[Entries with parts and joints]
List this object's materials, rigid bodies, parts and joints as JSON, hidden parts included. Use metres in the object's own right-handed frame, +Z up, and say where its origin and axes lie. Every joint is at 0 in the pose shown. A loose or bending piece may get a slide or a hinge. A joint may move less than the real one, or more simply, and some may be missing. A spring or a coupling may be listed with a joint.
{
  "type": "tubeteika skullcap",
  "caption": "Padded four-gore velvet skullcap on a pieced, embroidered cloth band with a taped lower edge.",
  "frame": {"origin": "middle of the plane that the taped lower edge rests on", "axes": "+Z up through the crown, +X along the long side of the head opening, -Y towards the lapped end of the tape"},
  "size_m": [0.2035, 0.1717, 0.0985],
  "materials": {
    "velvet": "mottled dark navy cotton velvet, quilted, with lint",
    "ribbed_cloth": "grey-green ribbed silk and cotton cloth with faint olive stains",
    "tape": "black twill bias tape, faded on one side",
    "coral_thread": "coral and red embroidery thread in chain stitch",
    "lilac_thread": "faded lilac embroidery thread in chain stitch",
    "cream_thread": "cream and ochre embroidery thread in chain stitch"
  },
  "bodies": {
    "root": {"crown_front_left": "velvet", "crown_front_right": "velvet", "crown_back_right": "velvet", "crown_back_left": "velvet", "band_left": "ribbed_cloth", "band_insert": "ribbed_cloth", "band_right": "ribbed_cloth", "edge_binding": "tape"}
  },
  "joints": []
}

==

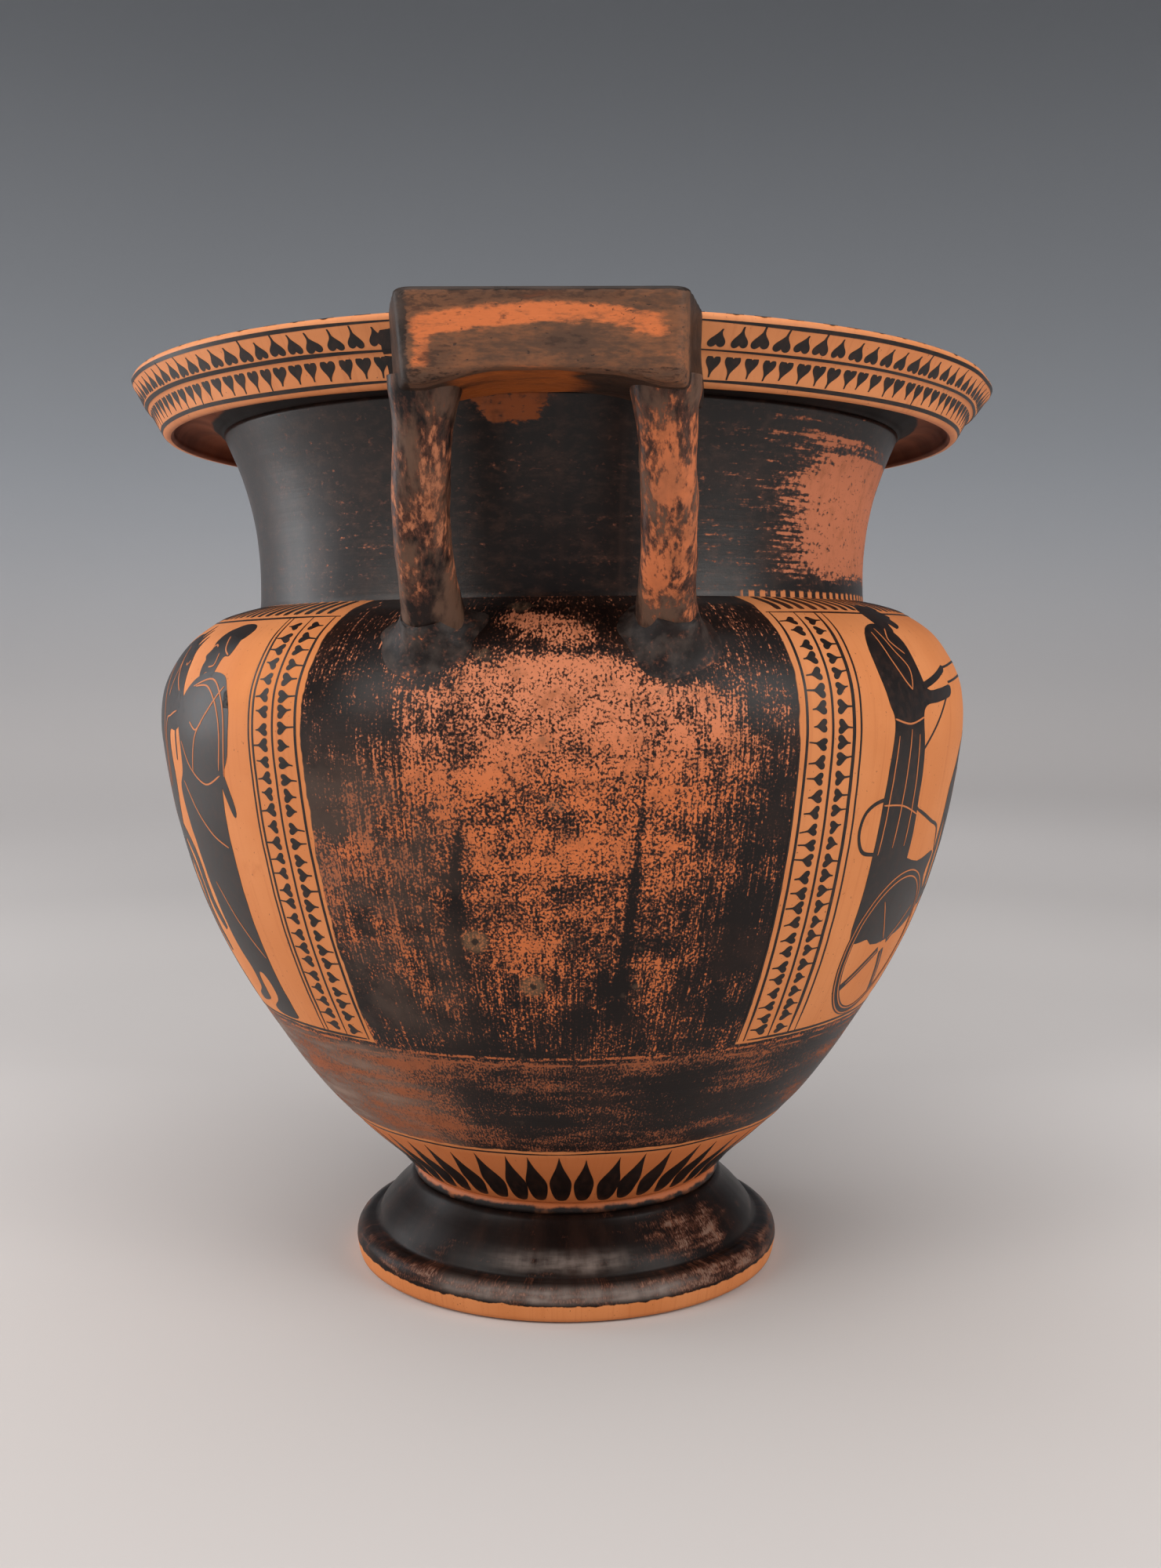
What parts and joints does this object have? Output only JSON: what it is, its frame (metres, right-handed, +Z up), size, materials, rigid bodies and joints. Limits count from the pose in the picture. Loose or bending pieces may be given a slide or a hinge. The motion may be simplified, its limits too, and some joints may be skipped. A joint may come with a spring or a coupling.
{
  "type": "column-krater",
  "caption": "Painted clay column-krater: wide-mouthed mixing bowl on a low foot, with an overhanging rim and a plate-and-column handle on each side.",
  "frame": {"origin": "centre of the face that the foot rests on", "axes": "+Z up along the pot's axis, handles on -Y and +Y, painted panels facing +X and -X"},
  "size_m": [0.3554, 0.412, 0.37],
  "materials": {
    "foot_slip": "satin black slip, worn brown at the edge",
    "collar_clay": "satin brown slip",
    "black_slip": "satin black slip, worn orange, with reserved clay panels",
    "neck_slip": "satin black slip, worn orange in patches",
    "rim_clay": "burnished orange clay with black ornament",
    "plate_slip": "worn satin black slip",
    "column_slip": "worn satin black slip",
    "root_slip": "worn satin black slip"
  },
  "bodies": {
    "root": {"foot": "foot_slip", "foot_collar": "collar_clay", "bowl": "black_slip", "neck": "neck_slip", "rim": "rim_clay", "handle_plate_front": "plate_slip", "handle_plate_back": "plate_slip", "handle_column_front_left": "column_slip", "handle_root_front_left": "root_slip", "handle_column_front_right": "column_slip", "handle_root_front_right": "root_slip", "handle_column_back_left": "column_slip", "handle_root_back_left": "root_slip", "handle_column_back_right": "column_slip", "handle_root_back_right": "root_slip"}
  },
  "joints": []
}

▸ Required task:
Search the data above for the string "object" and copy each line that has it.

▸ Response to this exercise:
List this object's materials, rigid bodies, parts and joints as JSON, hidden parts included. Use metres in the object's own right-handed frame, +Z up, and say where its origin and axes lie. Every joint is at 0 in the pose shown. A loose or bending piece may get a slide or a hinge. A joint may move less than the real one, or more simply, and some may be missing. A spring or a coupling may be listed with a joint.
What parts and joints does this object have? Output only JSON: what it is, its frame (metres, right-handed, +Z up), size, materials, rigid bodies and joints. Limits count from the pose in the picture. Loose or bending pieces may be given a slide or a hinge. The motion may be simplified, its limits too, and some joints may be skipped. A joint may come with a spring or a coupling.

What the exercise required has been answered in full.